» AIM
Copy out all of the data below with no alterations.

** START DATA PROVIDED **

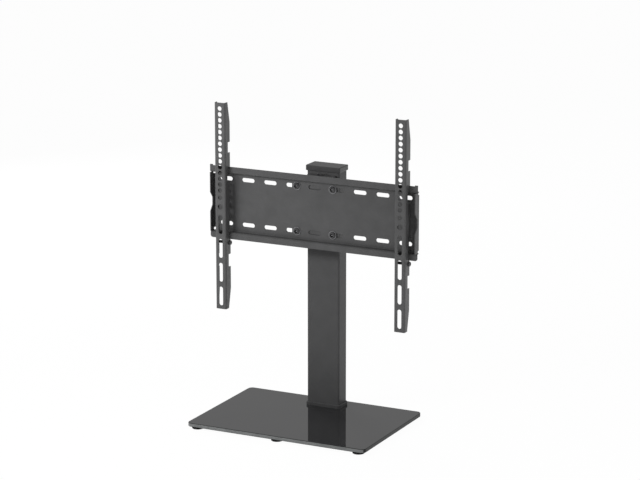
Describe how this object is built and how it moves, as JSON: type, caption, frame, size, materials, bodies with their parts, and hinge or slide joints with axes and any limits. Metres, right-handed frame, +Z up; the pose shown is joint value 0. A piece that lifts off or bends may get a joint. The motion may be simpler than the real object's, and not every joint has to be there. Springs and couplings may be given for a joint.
{
  "type": "tabletop television stand",
  "caption": "Tabletop television stand: glass base on rubber feet, rectangular column, and a swivelling, height-adjustable head with a slotted mounting plate and two sliding hook-on arms.",
  "frame": {"origin": "centre of the base's outline on the table, under the rubber feet", "axes": "+X to the viewer's right, +Y to the rear, +Z up; the television hangs on the -Y side"},
  "size_m": [0.462, 0.274, 0.6395],
  "materials": {
    "black_glass": "tempered glass, black, polished, ground edges",
    "powder_black": "fine-textured black powder coat on sheet steel",
    "column_black": "satin black powder coat on a rectangular tube",
    "plastic_black": "moulded black plastic, fine grain",
    "rubber_black": "moulded rubber",
    "zinc_steel": "zinc-plated steel",
    "black_screw": "blackened steel",
    "nylon_natural": "natural nylon"
  },
  "bodies": {
    "base": {"base_glass": "black_glass", "foot_front_left": "rubber_black", "foot_front_centre": "rubber_black", "foot_front_right": "rubber_black", "foot_rear_left": "rubber_black", "foot_rear_right": "rubber_black", "clamp_plate": "powder_black", "gasket_lower": "rubber_black", "glass_bushings": "nylon_natural", "gasket_upper": "rubber_black", "base_bolts": "zinc_steel", "column": "column_black", "column_foot": "zinc_steel", "column_collar": "plastic_black", "column_cap": "plastic_black"},
    "head": {"head_carrier": "powder_black", "height_bolts": "black_screw", "height_washers": "zinc_steel", "nut_bar": "zinc_steel", "nylon_washer_upper": "nylon_natural", "nylon_washer_lower": "nylon_natural", "swivel_pin": "zinc_steel", "swivel_clip": "black_screw"},
    "swivel": {"swivel_bracket": "powder_black", "plate_nuts": "zinc_steel", "mounting_plate": "powder_black", "plate_washers": "zinc_steel", "plate_bolts": "black_screw"},
    "left_arm": {"arm_left": "powder_black", "lock_screw_left": "black_screw"},
    "right_arm": {"arm_right": "powder_black", "lock_screw_right": "black_screw"}
  },
  "joints": [
    {"name": "head_height", "type": "slide", "parent": "base", "child": "head", "axis": [0, 0, 1], "range_m": [-0.06, 0]},
    {"name": "head_swivel", "type": "hinge", "parent": "head", "child": "swivel", "pos_m": [0, 0.065, 0.433], "axis": [0, 0, 1], "range_deg": [-35, 35]},
    {"name": "left_arm_slide", "type": "slide", "parent": "swivel", "child": "left_arm", "axis": [1, 0, 0], "range_m": [-0.0345, 0.15]},
    {"name": "right_arm_slide", "type": "slide", "parent": "swivel", "child": "right_arm", "axis": [1, 0, 0], "range_m": [-0.15, 0.0125]}
  ]
}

** END DATA PROVIDED **

» FULL ANSWER
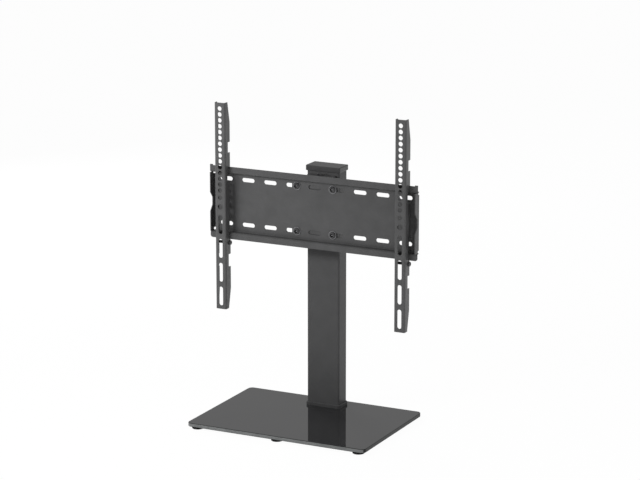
Describe how this object is built and how it moves, as JSON: type, caption, frame, size, materials, bodies with their parts, and hinge or slide joints with axes and any limits. Metres, right-handed frame, +Z up; the pose shown is joint value 0. A piece that lifts off or bends may get a joint. The motion may be simpler than the real object's, and not every joint has to be there. Springs and couplings may be given for a joint.
{
  "type": "tabletop television stand",
  "caption": "Tabletop television stand: glass base on rubber feet, rectangular column, and a swivelling, height-adjustable head with a slotted mounting plate and two sliding hook-on arms.",
  "frame": {"origin": "centre of the base's outline on the table, under the rubber feet", "axes": "+X to the viewer's right, +Y to the rear, +Z up; the television hangs on the -Y side"},
  "size_m": [0.462, 0.274, 0.6395],
  "materials": {
    "black_glass": "tempered glass, black, polished, ground edges",
    "powder_black": "fine-textured black powder coat on sheet steel",
    "column_black": "satin black powder coat on a rectangular tube",
    "plastic_black": "moulded black plastic, fine grain",
    "rubber_black": "moulded rubber",
    "zinc_steel": "zinc-plated steel",
    "black_screw": "blackened steel",
    "nylon_natural": "natural nylon"
  },
  "bodies": {
    "base": {"base_glass": "black_glass", "foot_front_left": "rubber_black", "foot_front_centre": "rubber_black", "foot_front_right": "rubber_black", "foot_rear_left": "rubber_black", "foot_rear_right": "rubber_black", "clamp_plate": "powder_black", "gasket_lower": "rubber_black", "glass_bushings": "nylon_natural", "gasket_upper": "rubber_black", "base_bolts": "zinc_steel", "column": "column_black", "column_foot": "zinc_steel", "column_collar": "plastic_black", "column_cap": "plastic_black"},
    "head": {"head_carrier": "powder_black", "height_bolts": "black_screw", "height_washers": "zinc_steel", "nut_bar": "zinc_steel", "nylon_washer_upper": "nylon_natural", "nylon_washer_lower": "nylon_natural", "swivel_pin": "zinc_steel", "swivel_clip": "black_screw"},
    "swivel": {"swivel_bracket": "powder_black", "plate_nuts": "zinc_steel", "mounting_plate": "powder_black", "plate_washers": "zinc_steel", "plate_bolts": "black_screw"},
    "left_arm": {"arm_left": "powder_black", "lock_screw_left": "black_screw"},
    "right_arm": {"arm_right": "powder_black", "lock_screw_right": "black_screw"}
  },
  "joints": [
    {"name": "head_height", "type": "slide", "parent": "base", "child": "head", "axis": [0, 0, 1], "range_m": [-0.06, 0]},
    {"name": "head_swivel", "type": "hinge", "parent": "head", "child": "swivel", "pos_m": [0, 0.065, 0.433], "axis": [0, 0, 1], "range_deg": [-35, 35]},
    {"name": "left_arm_slide", "type": "slide", "parent": "swivel", "child": "left_arm", "axis": [1, 0, 0], "range_m": [-0.0345, 0.15]},
    {"name": "right_arm_slide", "type": "slide", "parent": "swivel", "child": "right_arm", "axis": [1, 0, 0], "range_m": [-0.15, 0.0125]}
  ]
}